PROBLEM:
Return the listing below word for word.

(Recorded data)

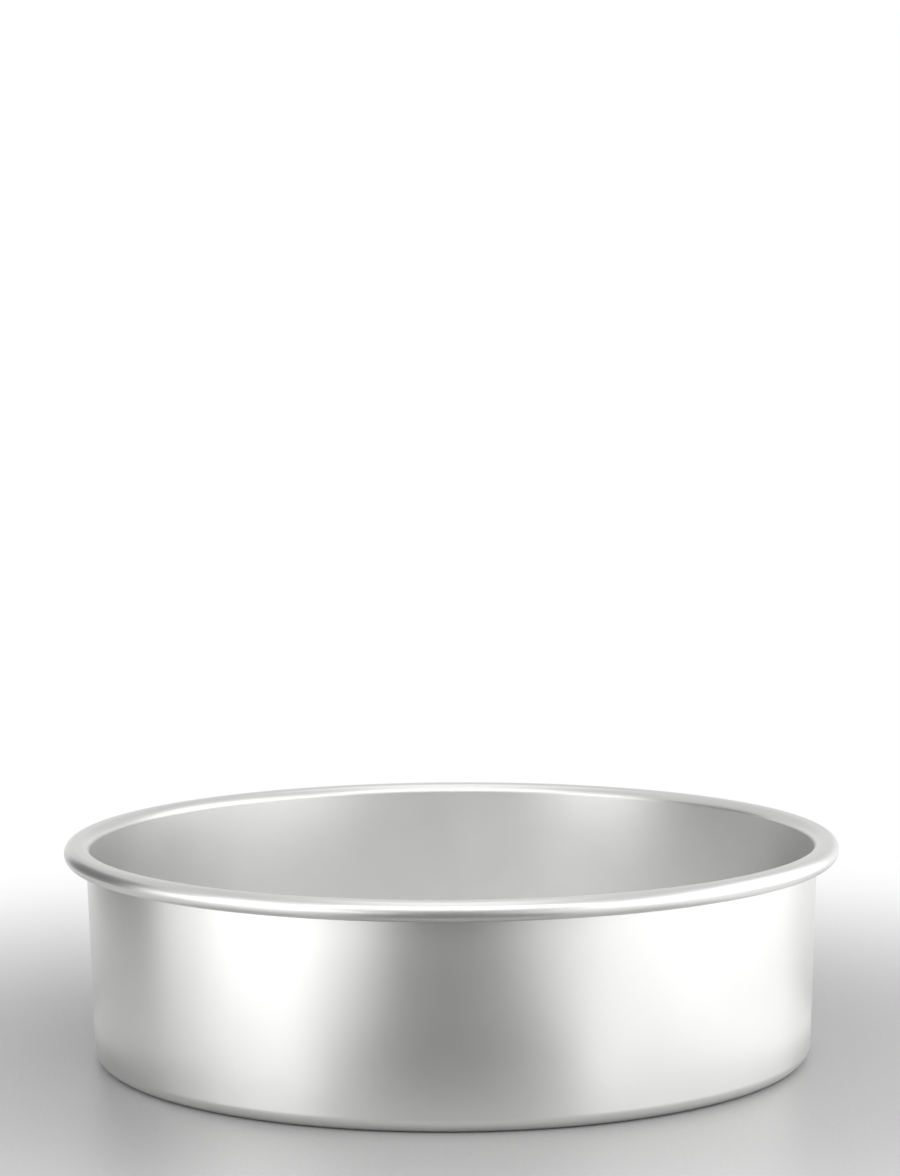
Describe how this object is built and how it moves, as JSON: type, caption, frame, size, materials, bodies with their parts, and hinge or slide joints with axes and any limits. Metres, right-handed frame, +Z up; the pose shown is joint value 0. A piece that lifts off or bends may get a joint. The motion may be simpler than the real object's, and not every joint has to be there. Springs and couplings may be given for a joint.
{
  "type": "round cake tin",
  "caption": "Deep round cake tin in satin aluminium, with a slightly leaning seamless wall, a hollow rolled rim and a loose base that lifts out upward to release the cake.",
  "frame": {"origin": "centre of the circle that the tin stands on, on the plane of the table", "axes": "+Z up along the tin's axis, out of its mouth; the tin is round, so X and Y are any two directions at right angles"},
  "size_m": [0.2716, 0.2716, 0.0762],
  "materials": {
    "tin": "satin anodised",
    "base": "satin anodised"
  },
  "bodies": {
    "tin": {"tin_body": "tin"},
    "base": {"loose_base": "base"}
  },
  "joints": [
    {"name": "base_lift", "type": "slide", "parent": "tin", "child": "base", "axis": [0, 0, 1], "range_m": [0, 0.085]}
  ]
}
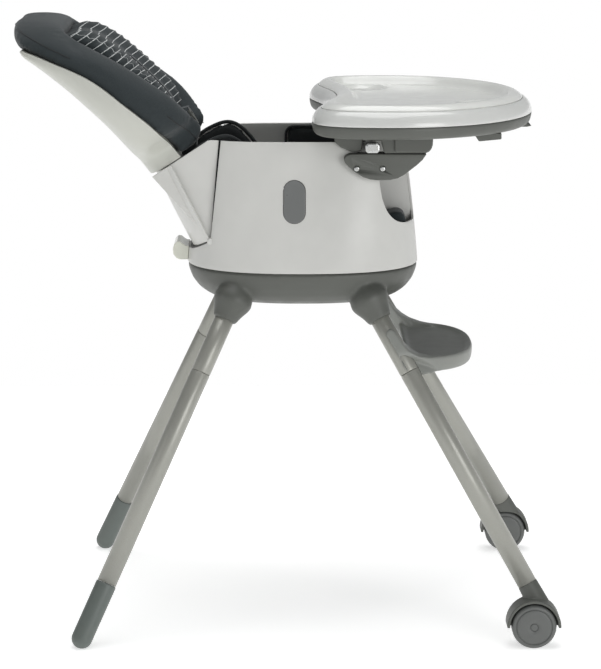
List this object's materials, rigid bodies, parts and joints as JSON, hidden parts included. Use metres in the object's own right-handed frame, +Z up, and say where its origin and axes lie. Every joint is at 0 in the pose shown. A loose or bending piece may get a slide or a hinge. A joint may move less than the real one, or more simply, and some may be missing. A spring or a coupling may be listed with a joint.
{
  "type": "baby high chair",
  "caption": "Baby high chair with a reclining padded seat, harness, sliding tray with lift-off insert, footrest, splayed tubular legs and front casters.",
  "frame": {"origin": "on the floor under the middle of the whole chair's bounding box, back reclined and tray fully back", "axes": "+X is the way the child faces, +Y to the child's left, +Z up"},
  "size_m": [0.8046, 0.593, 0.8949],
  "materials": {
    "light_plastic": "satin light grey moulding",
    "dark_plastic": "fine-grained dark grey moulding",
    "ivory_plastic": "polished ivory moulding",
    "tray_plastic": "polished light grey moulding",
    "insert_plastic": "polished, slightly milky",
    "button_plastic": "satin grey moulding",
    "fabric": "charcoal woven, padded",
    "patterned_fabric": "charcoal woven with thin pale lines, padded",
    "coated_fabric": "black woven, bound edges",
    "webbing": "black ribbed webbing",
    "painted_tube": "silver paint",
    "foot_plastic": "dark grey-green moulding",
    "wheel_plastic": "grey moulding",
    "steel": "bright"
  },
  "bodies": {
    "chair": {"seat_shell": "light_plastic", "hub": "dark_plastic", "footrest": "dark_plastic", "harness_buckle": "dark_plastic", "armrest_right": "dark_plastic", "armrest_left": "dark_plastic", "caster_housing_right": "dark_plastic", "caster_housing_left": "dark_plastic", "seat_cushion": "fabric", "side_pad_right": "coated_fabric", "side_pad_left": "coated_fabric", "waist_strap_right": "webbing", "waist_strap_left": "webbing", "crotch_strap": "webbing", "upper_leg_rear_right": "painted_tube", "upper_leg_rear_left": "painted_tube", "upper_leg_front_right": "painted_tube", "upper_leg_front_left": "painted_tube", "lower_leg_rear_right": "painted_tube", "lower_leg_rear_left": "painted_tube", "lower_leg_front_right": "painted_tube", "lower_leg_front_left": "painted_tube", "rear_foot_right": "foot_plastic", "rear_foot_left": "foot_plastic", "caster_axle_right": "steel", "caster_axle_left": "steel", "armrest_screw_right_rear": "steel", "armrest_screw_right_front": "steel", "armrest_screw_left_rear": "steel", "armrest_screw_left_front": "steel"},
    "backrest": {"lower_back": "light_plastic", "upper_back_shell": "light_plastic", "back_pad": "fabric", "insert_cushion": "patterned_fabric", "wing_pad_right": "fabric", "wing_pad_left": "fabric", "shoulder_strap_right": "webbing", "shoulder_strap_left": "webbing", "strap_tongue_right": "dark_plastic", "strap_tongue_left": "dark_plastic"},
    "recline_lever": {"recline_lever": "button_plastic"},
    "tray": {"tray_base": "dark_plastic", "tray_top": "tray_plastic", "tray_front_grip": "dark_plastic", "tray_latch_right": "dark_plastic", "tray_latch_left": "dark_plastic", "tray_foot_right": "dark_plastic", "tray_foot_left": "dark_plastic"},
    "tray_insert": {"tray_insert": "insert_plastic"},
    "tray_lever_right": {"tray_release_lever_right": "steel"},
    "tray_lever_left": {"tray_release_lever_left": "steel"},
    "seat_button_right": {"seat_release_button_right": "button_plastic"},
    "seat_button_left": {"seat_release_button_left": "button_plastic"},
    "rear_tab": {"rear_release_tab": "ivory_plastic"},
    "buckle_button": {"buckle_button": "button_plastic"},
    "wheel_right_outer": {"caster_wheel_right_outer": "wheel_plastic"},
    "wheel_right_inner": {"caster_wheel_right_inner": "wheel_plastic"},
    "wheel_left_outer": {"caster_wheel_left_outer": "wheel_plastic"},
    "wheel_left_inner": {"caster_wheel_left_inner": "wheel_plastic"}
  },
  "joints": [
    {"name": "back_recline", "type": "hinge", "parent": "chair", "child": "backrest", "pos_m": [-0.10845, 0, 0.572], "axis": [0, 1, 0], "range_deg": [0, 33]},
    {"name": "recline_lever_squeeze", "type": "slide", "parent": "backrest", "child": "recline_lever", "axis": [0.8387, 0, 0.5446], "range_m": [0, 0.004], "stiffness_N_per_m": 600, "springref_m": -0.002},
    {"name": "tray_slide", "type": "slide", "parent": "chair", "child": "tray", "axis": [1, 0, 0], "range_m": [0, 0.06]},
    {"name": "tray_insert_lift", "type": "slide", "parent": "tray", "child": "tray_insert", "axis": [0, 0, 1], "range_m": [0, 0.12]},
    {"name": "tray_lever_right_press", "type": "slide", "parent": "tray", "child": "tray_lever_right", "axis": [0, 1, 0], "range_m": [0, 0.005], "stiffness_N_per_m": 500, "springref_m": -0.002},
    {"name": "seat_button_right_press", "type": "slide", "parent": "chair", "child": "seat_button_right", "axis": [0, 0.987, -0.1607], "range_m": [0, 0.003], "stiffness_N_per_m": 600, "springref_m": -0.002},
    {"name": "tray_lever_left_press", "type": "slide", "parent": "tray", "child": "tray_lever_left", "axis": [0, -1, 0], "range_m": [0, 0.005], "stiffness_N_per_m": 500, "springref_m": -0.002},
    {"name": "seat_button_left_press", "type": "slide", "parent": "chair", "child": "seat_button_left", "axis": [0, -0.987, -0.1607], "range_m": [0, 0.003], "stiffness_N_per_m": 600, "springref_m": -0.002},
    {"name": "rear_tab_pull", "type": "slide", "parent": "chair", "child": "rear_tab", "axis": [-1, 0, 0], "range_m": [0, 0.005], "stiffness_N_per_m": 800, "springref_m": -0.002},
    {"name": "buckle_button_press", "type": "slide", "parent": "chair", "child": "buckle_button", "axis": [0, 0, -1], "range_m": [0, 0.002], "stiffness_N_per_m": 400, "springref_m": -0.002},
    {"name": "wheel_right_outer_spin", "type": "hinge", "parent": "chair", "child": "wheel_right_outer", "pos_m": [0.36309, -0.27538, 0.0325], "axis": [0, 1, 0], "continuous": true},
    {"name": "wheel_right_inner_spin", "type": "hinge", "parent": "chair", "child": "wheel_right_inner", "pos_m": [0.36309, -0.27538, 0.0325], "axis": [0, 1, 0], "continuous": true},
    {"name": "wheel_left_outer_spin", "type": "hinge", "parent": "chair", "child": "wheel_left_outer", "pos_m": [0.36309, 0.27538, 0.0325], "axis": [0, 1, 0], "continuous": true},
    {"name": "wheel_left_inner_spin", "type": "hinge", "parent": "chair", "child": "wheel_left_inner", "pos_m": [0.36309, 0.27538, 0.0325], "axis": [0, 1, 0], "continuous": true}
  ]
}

EXERCISE RESPONSE:
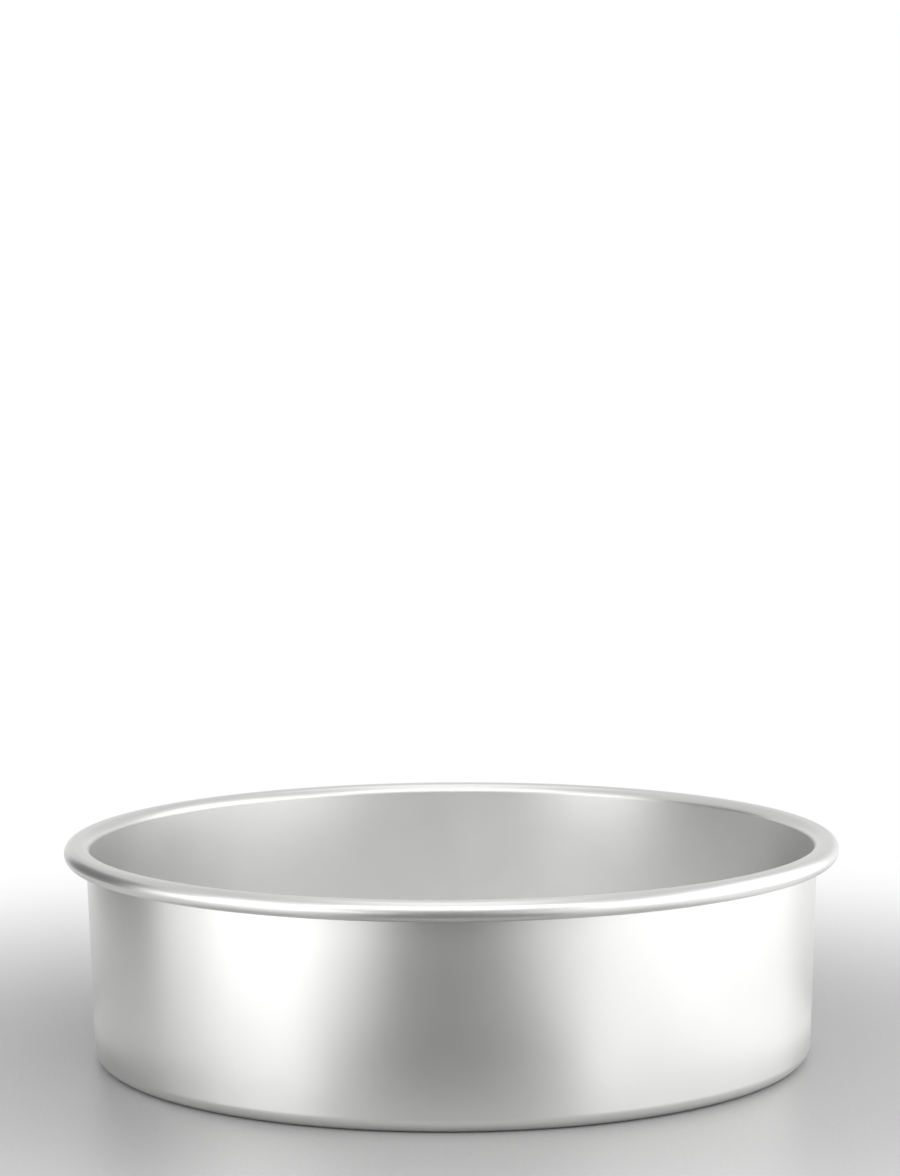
Describe how this object is built and how it moves, as JSON: type, caption, frame, size, materials, bodies with their parts, and hinge or slide joints with axes and any limits. Metres, right-handed frame, +Z up; the pose shown is joint value 0. A piece that lifts off or bends may get a joint. The motion may be simpler than the real object's, and not every joint has to be there. Springs and couplings may be given for a joint.
{
  "type": "round cake tin",
  "caption": "Deep round cake tin in satin aluminium, with a slightly leaning seamless wall, a hollow rolled rim and a loose base that lifts out upward to release the cake.",
  "frame": {"origin": "centre of the circle that the tin stands on, on the plane of the table", "axes": "+Z up along the tin's axis, out of its mouth; the tin is round, so X and Y are any two directions at right angles"},
  "size_m": [0.2716, 0.2716, 0.0762],
  "materials": {
    "tin": "satin anodised",
    "base": "satin anodised"
  },
  "bodies": {
    "tin": {"tin_body": "tin"},
    "base": {"loose_base": "base"}
  },
  "joints": [
    {"name": "base_lift", "type": "slide", "parent": "tin", "child": "base", "axis": [0, 0, 1], "range_m": [0, 0.085]}
  ]
}
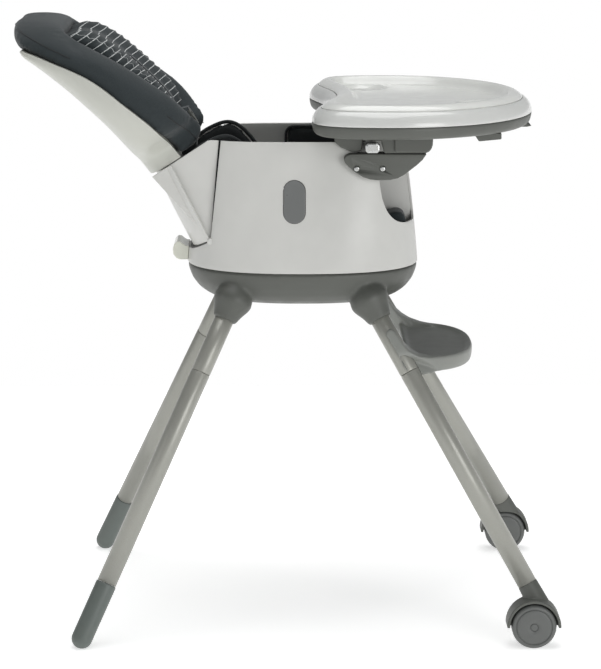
List this object's materials, rigid bodies, parts and joints as JSON, hidden parts included. Use metres in the object's own right-handed frame, +Z up, and say where its origin and axes lie. Every joint is at 0 in the pose shown. A loose or bending piece may get a slide or a hinge. A joint may move less than the real one, or more simply, and some may be missing. A spring or a coupling may be listed with a joint.
{
  "type": "baby high chair",
  "caption": "Baby high chair with a reclining padded seat, harness, sliding tray with lift-off insert, footrest, splayed tubular legs and front casters.",
  "frame": {"origin": "on the floor under the middle of the whole chair's bounding box, back reclined and tray fully back", "axes": "+X is the way the child faces, +Y to the child's left, +Z up"},
  "size_m": [0.8046, 0.593, 0.8949],
  "materials": {
    "light_plastic": "satin light grey moulding",
    "dark_plastic": "fine-grained dark grey moulding",
    "ivory_plastic": "polished ivory moulding",
    "tray_plastic": "polished light grey moulding",
    "insert_plastic": "polished, slightly milky",
    "button_plastic": "satin grey moulding",
    "fabric": "charcoal woven, padded",
    "patterned_fabric": "charcoal woven with thin pale lines, padded",
    "coated_fabric": "black woven, bound edges",
    "webbing": "black ribbed webbing",
    "painted_tube": "silver paint",
    "foot_plastic": "dark grey-green moulding",
    "wheel_plastic": "grey moulding",
    "steel": "bright"
  },
  "bodies": {
    "chair": {"seat_shell": "light_plastic", "hub": "dark_plastic", "footrest": "dark_plastic", "harness_buckle": "dark_plastic", "armrest_right": "dark_plastic", "armrest_left": "dark_plastic", "caster_housing_right": "dark_plastic", "caster_housing_left": "dark_plastic", "seat_cushion": "fabric", "side_pad_right": "coated_fabric", "side_pad_left": "coated_fabric", "waist_strap_right": "webbing", "waist_strap_left": "webbing", "crotch_strap": "webbing", "upper_leg_rear_right": "painted_tube", "upper_leg_rear_left": "painted_tube", "upper_leg_front_right": "painted_tube", "upper_leg_front_left": "painted_tube", "lower_leg_rear_right": "painted_tube", "lower_leg_rear_left": "painted_tube", "lower_leg_front_right": "painted_tube", "lower_leg_front_left": "painted_tube", "rear_foot_right": "foot_plastic", "rear_foot_left": "foot_plastic", "caster_axle_right": "steel", "caster_axle_left": "steel", "armrest_screw_right_rear": "steel", "armrest_screw_right_front": "steel", "armrest_screw_left_rear": "steel", "armrest_screw_left_front": "steel"},
    "backrest": {"lower_back": "light_plastic", "upper_back_shell": "light_plastic", "back_pad": "fabric", "insert_cushion": "patterned_fabric", "wing_pad_right": "fabric", "wing_pad_left": "fabric", "shoulder_strap_right": "webbing", "shoulder_strap_left": "webbing", "strap_tongue_right": "dark_plastic", "strap_tongue_left": "dark_plastic"},
    "recline_lever": {"recline_lever": "button_plastic"},
    "tray": {"tray_base": "dark_plastic", "tray_top": "tray_plastic", "tray_front_grip": "dark_plastic", "tray_latch_right": "dark_plastic", "tray_latch_left": "dark_plastic", "tray_foot_right": "dark_plastic", "tray_foot_left": "dark_plastic"},
    "tray_insert": {"tray_insert": "insert_plastic"},
    "tray_lever_right": {"tray_release_lever_right": "steel"},
    "tray_lever_left": {"tray_release_lever_left": "steel"},
    "seat_button_right": {"seat_release_button_right": "button_plastic"},
    "seat_button_left": {"seat_release_button_left": "button_plastic"},
    "rear_tab": {"rear_release_tab": "ivory_plastic"},
    "buckle_button": {"buckle_button": "button_plastic"},
    "wheel_right_outer": {"caster_wheel_right_outer": "wheel_plastic"},
    "wheel_right_inner": {"caster_wheel_right_inner": "wheel_plastic"},
    "wheel_left_outer": {"caster_wheel_left_outer": "wheel_plastic"},
    "wheel_left_inner": {"caster_wheel_left_inner": "wheel_plastic"}
  },
  "joints": [
    {"name": "back_recline", "type": "hinge", "parent": "chair", "child": "backrest", "pos_m": [-0.10845, 0, 0.572], "axis": [0, 1, 0], "range_deg": [0, 33]},
    {"name": "recline_lever_squeeze", "type": "slide", "parent": "backrest", "child": "recline_lever", "axis": [0.8387, 0, 0.5446], "range_m": [0, 0.004], "stiffness_N_per_m": 600, "springref_m": -0.002},
    {"name": "tray_slide", "type": "slide", "parent": "chair", "child": "tray", "axis": [1, 0, 0], "range_m": [0, 0.06]},
    {"name": "tray_insert_lift", "type": "slide", "parent": "tray", "child": "tray_insert", "axis": [0, 0, 1], "range_m": [0, 0.12]},
    {"name": "tray_lever_right_press", "type": "slide", "parent": "tray", "child": "tray_lever_right", "axis": [0, 1, 0], "range_m": [0, 0.005], "stiffness_N_per_m": 500, "springref_m": -0.002},
    {"name": "seat_button_right_press", "type": "slide", "parent": "chair", "child": "seat_button_right", "axis": [0, 0.987, -0.1607], "range_m": [0, 0.003], "stiffness_N_per_m": 600, "springref_m": -0.002},
    {"name": "tray_lever_left_press", "type": "slide", "parent": "tray", "child": "tray_lever_left", "axis": [0, -1, 0], "range_m": [0, 0.005], "stiffness_N_per_m": 500, "springref_m": -0.002},
    {"name": "seat_button_left_press", "type": "slide", "parent": "chair", "child": "seat_button_left", "axis": [0, -0.987, -0.1607], "range_m": [0, 0.003], "stiffness_N_per_m": 600, "springref_m": -0.002},
    {"name": "rear_tab_pull", "type": "slide", "parent": "chair", "child": "rear_tab", "axis": [-1, 0, 0], "range_m": [0, 0.005], "stiffness_N_per_m": 800, "springref_m": -0.002},
    {"name": "buckle_button_press", "type": "slide", "parent": "chair", "child": "buckle_button", "axis": [0, 0, -1], "range_m": [0, 0.002], "stiffness_N_per_m": 400, "springref_m": -0.002},
    {"name": "wheel_right_outer_spin", "type": "hinge", "parent": "chair", "child": "wheel_right_outer", "pos_m": [0.36309, -0.27538, 0.0325], "axis": [0, 1, 0], "continuous": true},
    {"name": "wheel_right_inner_spin", "type": "hinge", "parent": "chair", "child": "wheel_right_inner", "pos_m": [0.36309, -0.27538, 0.0325], "axis": [0, 1, 0], "continuous": true},
    {"name": "wheel_left_outer_spin", "type": "hinge", "parent": "chair", "child": "wheel_left_outer", "pos_m": [0.36309, 0.27538, 0.0325], "axis": [0, 1, 0], "continuous": true},
    {"name": "wheel_left_inner_spin", "type": "hinge", "parent": "chair", "child": "wheel_left_inner", "pos_m": [0.36309, 0.27538, 0.0325], "axis": [0, 1, 0], "continuous": true}
  ]
}